▸ **EXERCISE**:
Take the data below and copy exactly the lines starting at the one with "for name, shape" and finishing at the one with "record = json.load(file)", both included.

## BEGIN

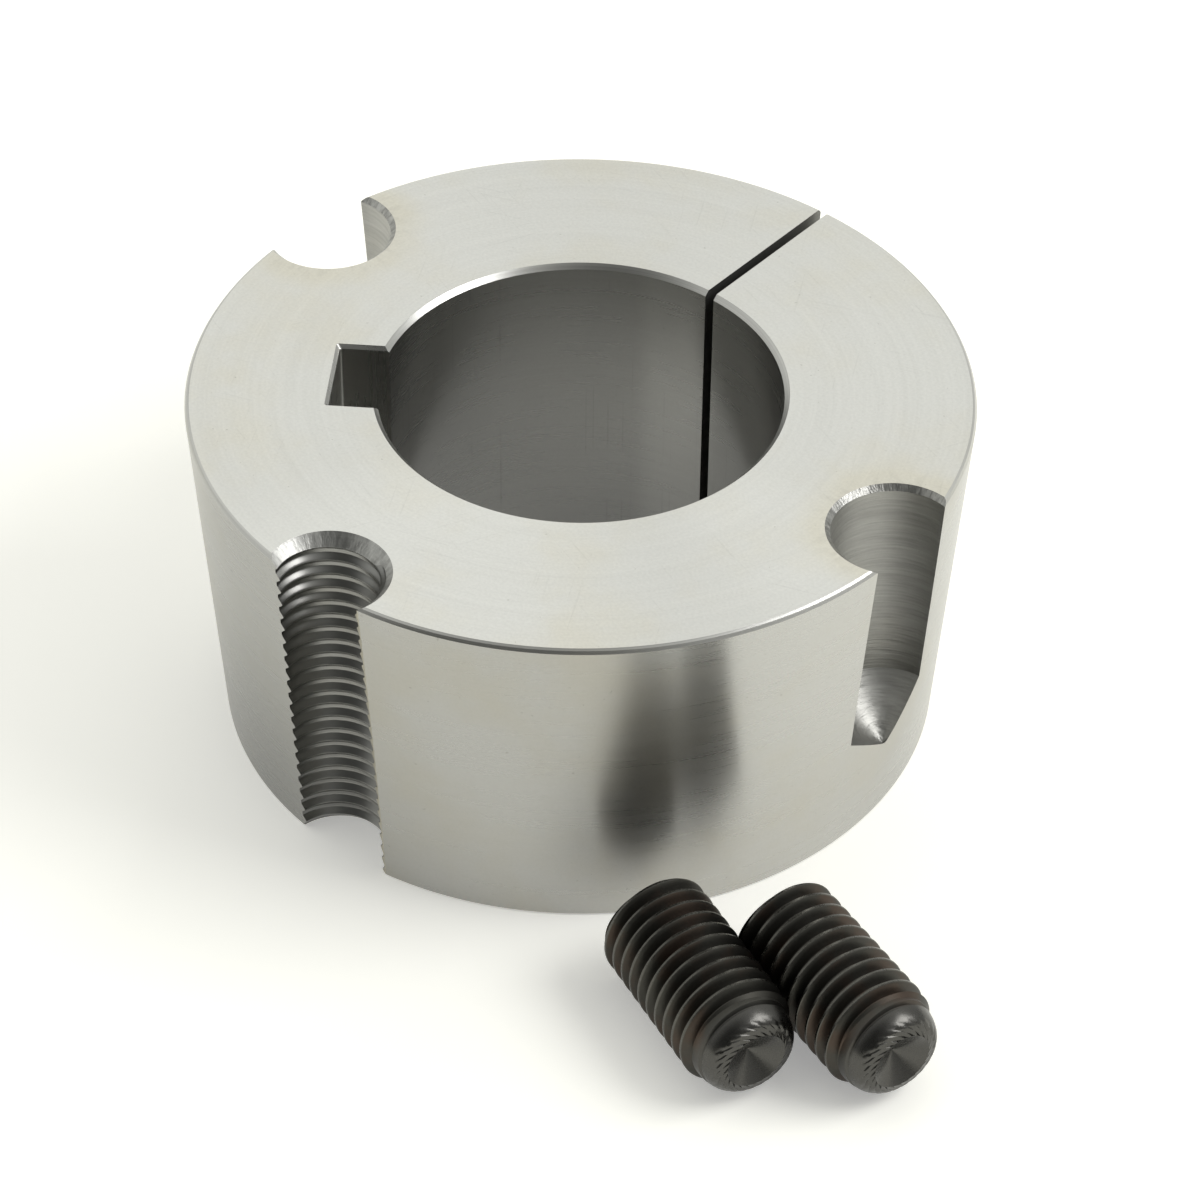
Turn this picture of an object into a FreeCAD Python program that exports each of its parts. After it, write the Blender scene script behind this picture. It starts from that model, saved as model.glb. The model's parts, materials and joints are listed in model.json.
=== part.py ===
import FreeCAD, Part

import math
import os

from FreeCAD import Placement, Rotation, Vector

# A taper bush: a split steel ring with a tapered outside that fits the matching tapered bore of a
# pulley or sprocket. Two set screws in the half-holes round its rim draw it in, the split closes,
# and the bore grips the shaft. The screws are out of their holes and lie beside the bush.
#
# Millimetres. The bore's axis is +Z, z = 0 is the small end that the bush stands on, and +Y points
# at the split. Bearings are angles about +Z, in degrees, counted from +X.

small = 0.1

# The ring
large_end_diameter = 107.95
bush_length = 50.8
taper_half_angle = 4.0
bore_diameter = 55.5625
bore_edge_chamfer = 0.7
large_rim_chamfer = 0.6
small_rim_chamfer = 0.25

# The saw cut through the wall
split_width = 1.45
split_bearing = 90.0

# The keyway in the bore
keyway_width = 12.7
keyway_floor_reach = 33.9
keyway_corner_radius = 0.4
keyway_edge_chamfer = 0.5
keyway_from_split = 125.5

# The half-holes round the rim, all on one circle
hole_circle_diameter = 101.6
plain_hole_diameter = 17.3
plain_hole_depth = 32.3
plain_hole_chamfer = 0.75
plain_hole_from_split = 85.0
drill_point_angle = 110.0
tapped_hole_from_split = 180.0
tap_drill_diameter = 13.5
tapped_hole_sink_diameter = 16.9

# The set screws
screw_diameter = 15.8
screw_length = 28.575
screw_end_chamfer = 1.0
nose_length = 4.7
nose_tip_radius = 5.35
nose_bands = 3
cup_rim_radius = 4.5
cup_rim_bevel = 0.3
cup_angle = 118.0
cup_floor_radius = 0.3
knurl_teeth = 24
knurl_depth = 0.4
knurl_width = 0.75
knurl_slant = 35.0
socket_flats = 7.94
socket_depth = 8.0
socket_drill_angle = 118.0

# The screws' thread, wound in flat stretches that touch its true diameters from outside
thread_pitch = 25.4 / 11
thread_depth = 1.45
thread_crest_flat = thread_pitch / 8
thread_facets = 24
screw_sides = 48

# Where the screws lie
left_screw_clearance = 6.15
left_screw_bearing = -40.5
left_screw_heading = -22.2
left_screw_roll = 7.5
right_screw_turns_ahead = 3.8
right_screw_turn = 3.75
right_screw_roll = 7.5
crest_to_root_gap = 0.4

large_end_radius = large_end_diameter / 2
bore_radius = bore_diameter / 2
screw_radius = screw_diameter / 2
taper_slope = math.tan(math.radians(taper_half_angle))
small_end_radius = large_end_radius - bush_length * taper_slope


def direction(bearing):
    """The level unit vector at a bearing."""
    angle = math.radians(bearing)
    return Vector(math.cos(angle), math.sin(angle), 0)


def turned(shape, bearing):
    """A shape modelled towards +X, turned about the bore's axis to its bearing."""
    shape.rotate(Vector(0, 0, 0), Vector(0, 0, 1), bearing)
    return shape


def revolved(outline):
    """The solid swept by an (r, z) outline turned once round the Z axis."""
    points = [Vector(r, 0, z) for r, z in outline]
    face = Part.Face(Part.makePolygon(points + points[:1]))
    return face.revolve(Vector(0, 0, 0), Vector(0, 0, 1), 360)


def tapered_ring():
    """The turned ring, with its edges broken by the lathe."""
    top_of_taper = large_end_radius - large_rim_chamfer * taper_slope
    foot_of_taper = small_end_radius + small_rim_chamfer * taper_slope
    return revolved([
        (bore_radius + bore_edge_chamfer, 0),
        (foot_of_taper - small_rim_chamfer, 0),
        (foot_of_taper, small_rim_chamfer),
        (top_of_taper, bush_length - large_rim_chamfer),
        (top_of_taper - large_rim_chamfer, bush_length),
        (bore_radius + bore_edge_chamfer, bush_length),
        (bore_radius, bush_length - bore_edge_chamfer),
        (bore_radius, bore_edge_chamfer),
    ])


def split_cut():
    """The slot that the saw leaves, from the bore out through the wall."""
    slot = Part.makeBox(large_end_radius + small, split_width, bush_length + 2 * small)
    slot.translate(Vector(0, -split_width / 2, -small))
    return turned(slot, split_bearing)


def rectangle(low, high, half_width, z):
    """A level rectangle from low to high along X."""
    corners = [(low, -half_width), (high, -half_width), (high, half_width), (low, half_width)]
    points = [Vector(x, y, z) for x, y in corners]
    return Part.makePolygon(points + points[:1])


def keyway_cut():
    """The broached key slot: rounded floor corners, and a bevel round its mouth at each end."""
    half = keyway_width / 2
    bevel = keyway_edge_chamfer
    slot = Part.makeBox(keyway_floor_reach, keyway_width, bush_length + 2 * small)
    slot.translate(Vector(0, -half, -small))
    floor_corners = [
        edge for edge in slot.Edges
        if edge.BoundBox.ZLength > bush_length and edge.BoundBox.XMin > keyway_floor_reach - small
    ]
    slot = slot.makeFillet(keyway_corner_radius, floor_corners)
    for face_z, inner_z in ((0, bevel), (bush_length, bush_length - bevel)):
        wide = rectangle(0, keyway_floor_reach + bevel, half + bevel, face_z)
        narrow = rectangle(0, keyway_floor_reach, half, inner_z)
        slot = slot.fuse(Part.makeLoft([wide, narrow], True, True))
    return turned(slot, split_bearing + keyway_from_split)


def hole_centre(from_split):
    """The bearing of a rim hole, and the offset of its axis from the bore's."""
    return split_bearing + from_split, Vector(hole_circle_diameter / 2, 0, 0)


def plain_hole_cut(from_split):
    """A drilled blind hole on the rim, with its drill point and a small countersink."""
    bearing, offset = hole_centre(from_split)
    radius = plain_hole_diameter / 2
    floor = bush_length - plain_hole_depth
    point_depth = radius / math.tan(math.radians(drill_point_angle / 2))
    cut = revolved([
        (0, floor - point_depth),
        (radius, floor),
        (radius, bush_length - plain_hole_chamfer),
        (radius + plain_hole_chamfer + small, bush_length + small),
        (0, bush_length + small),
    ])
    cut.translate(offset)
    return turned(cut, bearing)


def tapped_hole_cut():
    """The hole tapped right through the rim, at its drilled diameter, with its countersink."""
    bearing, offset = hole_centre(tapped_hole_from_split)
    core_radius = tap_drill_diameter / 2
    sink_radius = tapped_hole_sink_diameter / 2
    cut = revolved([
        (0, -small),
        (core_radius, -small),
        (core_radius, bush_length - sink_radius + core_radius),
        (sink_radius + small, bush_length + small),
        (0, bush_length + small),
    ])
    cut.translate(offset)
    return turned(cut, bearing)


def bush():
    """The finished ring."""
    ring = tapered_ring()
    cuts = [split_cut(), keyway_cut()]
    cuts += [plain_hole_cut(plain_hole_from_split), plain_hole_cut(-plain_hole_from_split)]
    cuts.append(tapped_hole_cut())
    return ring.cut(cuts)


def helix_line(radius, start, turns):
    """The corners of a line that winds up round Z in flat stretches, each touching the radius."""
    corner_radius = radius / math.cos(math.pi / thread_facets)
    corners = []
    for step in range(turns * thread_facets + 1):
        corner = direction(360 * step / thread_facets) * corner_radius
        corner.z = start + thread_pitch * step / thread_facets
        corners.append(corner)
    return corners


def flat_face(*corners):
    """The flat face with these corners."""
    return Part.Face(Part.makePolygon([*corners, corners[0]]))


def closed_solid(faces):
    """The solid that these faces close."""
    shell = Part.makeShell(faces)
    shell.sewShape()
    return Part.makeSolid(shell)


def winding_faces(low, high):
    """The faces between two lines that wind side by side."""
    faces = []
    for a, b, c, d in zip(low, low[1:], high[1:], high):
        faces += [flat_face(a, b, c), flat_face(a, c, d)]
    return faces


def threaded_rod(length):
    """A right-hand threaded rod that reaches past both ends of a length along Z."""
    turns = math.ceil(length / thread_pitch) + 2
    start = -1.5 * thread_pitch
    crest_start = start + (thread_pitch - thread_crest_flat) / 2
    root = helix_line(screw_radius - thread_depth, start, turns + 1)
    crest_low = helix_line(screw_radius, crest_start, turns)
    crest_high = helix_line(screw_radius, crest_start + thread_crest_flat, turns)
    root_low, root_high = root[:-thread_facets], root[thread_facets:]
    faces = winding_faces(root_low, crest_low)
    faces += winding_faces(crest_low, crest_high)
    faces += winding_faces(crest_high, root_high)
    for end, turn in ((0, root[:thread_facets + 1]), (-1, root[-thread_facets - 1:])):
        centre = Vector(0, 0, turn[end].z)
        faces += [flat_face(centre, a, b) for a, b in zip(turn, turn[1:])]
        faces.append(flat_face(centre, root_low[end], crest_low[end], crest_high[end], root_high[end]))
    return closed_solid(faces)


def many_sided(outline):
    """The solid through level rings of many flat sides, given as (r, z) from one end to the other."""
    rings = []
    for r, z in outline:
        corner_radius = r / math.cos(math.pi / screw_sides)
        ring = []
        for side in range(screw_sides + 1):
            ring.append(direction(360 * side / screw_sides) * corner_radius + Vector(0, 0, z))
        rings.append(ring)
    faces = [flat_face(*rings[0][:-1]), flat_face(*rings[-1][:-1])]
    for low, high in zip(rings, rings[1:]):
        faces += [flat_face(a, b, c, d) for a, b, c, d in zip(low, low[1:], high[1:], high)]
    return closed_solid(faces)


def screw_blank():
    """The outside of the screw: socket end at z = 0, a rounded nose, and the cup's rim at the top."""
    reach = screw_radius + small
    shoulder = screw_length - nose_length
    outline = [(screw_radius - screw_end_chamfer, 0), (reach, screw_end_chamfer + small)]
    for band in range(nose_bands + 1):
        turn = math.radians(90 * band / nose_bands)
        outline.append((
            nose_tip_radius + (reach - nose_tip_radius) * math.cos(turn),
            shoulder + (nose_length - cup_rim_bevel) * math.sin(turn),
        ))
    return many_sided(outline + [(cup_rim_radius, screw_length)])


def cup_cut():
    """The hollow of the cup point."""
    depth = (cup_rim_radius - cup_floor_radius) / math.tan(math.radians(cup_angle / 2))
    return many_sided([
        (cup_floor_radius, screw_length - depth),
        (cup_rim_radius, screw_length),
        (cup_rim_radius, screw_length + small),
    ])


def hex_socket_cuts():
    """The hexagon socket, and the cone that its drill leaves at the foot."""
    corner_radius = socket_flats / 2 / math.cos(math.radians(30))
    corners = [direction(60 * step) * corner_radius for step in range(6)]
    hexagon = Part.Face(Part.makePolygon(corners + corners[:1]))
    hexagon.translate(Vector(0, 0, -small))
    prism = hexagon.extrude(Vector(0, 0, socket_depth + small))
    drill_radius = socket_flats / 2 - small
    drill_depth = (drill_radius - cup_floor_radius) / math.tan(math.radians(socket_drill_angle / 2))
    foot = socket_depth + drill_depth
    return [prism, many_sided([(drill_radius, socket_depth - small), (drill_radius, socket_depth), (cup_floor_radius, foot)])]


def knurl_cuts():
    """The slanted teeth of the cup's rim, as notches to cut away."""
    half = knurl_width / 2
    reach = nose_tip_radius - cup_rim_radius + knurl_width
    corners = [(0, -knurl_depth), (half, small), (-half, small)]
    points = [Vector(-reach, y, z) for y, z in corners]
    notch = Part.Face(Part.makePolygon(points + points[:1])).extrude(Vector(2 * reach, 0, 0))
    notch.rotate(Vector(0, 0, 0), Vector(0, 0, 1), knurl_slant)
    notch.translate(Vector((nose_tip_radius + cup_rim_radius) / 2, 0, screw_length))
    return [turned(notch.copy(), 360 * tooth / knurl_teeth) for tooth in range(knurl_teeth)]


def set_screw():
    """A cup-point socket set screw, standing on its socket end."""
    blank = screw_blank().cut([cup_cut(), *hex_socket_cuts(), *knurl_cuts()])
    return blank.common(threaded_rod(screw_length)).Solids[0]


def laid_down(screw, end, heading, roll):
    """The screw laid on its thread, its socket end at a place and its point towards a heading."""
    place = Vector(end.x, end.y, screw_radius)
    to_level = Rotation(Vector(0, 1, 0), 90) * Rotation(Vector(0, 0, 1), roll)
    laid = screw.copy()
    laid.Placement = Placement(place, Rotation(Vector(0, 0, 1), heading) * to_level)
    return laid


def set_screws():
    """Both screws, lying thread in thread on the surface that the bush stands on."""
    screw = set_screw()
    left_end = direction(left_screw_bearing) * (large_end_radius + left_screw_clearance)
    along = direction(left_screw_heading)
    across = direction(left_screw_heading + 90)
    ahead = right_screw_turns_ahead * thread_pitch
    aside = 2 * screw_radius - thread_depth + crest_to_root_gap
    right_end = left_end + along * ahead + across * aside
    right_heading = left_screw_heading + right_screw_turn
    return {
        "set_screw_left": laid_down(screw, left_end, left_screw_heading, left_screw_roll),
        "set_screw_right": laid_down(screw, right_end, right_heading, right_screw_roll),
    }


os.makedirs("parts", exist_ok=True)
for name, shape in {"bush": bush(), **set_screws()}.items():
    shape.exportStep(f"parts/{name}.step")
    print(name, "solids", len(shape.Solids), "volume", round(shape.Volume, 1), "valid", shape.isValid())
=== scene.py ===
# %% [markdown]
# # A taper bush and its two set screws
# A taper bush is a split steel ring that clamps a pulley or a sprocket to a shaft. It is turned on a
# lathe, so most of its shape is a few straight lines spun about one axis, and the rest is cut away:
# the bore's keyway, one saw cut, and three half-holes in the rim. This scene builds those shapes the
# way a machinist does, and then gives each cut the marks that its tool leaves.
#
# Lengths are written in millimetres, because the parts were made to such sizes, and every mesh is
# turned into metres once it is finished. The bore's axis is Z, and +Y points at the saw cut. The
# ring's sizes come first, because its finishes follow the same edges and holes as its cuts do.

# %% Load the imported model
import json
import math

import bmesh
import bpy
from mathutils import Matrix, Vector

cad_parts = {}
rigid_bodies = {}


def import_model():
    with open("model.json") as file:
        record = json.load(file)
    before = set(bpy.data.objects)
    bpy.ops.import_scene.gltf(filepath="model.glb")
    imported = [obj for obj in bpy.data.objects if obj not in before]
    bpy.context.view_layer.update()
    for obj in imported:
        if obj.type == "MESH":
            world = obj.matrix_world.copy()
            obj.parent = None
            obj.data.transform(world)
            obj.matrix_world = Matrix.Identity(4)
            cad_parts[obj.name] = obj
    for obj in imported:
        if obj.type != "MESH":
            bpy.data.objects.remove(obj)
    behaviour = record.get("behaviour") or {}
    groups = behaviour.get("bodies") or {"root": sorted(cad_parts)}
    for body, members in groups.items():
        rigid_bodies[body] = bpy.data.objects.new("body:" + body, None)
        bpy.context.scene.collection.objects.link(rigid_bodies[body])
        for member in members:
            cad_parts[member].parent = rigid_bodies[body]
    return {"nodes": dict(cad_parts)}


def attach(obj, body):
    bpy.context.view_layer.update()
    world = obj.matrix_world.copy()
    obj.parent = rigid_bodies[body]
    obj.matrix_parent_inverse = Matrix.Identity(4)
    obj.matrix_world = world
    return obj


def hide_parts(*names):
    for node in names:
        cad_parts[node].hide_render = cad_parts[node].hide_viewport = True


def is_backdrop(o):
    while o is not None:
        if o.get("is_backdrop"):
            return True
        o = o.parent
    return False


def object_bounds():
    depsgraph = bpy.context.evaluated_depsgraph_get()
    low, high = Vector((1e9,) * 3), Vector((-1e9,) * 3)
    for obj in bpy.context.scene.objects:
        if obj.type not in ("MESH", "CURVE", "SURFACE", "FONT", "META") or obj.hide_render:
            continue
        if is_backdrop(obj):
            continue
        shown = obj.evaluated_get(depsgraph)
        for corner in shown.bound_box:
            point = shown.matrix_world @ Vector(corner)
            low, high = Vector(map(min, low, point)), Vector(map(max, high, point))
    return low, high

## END

▸ **RESULT OF THIS TASK**:
for name, shape in {"bush": bush(), **set_screws()}.items():
    shape.exportStep(f"parts/{name}.step")
    print(name, "solids", len(shape.Solids), "volume", round(shape.Volume, 1), "valid", shape.isValid())
=== scene.py ===
# %% [markdown]
# # A taper bush and its two set screws
# A taper bush is a split steel ring that clamps a pulley or a sprocket to a shaft. It is turned on a
# lathe, so most of its shape is a few straight lines spun about one axis, and the rest is cut away:
# the bore's keyway, one saw cut, and three half-holes in the rim. This scene builds those shapes the
# way a machinist does, and then gives each cut the marks that its tool leaves.
#
# Lengths are written in millimetres, because the parts were made to such sizes, and every mesh is
# turned into metres once it is finished. The bore's axis is Z, and +Y points at the saw cut. The
# ring's sizes come first, because its finishes follow the same edges and holes as its cuts do.

# %% Load the imported model
import json
import math

import bmesh
import bpy
from mathutils import Matrix, Vector

cad_parts = {}
rigid_bodies = {}


def import_model():
    with open("model.json") as file:
        record = json.load(file)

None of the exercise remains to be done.